The complaint asserts one claim only-a state law breach of contract claim. The claim does not present a federally-created cause of action. Therefore, we have jurisdiction over this state law claim only if the claim also presents (1) a stated federal issue, that is (2) actually disputed, and (3) substantial. None of these factors is satisfied here. There is no "actually disputed" federal issue presented, substantial or otherwise. To raise an "actually disputed" federal issue, a state cause of action must "really and substantially involv[e] a dispute or controversy respecting the validity, construction or effect of [federal] law." Grable, 545 U.S. at 313, 125 S. Ct. at 2363 (alterations in original) (quoting Shulthis v. McDougal, 225 U.S. 561, 569, 32 S.Ct. 704, 706 (1912)).

In Grable, for example, the state law claim turned on the interpretation of "service" under the federal tax statute. Here, in contrast, there is no real or apparent dispute over the interpretation or application of the HEAL loan statute or its regulations. Instead, plaintiff alleges that defendant has "failed to make the payments due and owing under the terms of the Notes, which constitutes breaches of contract." Compl. ¶ 16. The only issue is whether the defendant defaulted on her loan obligation, the resolution of which will be governed by the facts of the case, the loan document itself, and state contract law principles. Again, no federal issue is presented.
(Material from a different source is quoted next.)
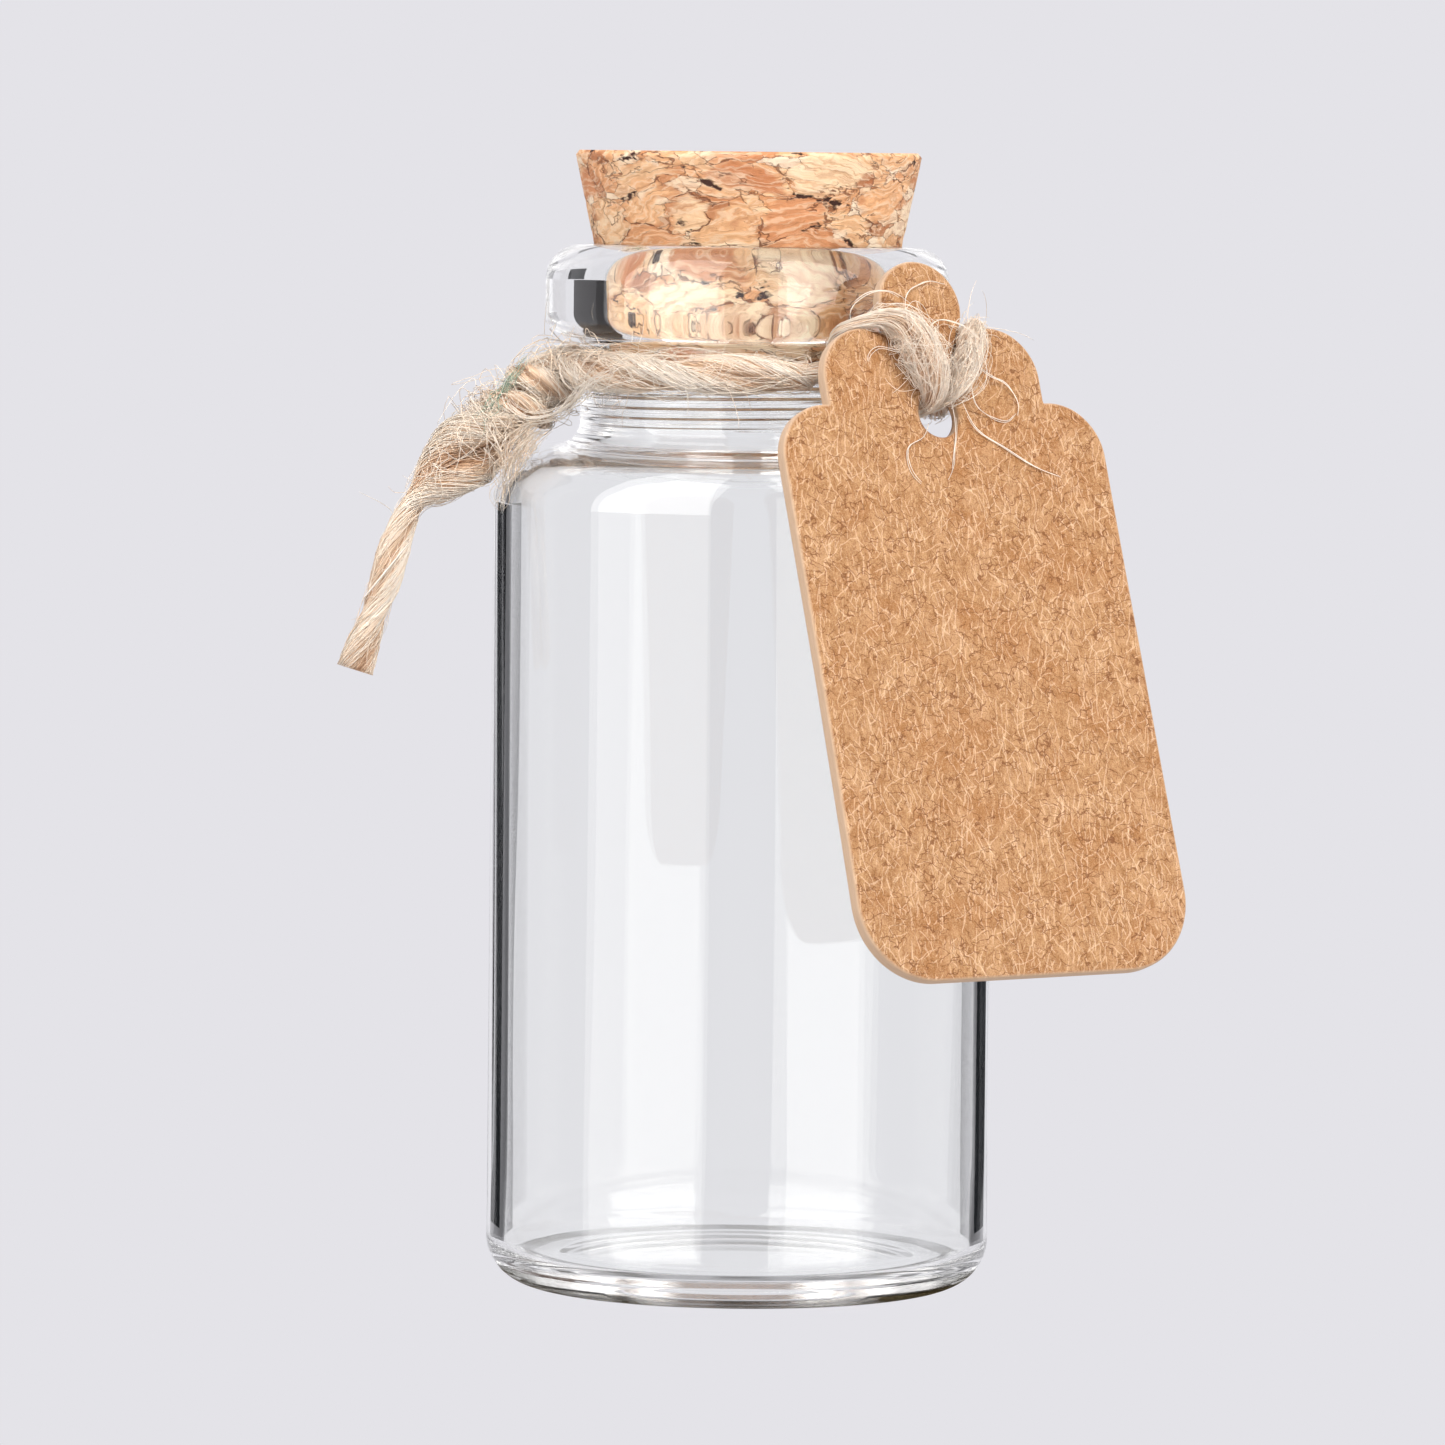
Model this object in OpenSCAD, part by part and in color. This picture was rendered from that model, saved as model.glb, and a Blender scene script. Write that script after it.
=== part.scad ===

It is not enough, as plaintiff contends, that the Notes "relate to" a federally insured student loan program, Suppl. Brief at 2, or that federal regulations define the parameters of the loans, including, for example, the maximum rate of interest, repayment terms, and establishment of a loan default reduction program. Nor is it enough that the federal government has a "strong interest" in the outcome of the case. Plaintiff contends that its contract claim implicates federal interests because collection under the student loans directly affects the federal government's insurance obligation under the HEAL program. But plaintiff has not shown a "significant conflict . . . between an identifiable federal policy or interest and the operation of state law," Empire Healthcare Assur., Inc. v. McVeigh, 547 U.S. 677, 693, 126 S.Ct. 2121, 2132 (2006) (quoting Boyle v. United Tech. Corp., 487 U.S. 500, 507, 108 S.Ct. 2510, 2516 (1988)), that would warrant the displacement of state law or the exercise of federal jurisdiction.

Because no federal cause of action or significant or contested federal issue is presented in this case, we are without subject matter jurisdiction.

IT IS ORDERED DISMISSING this case for lack of subject matter jurisdiction.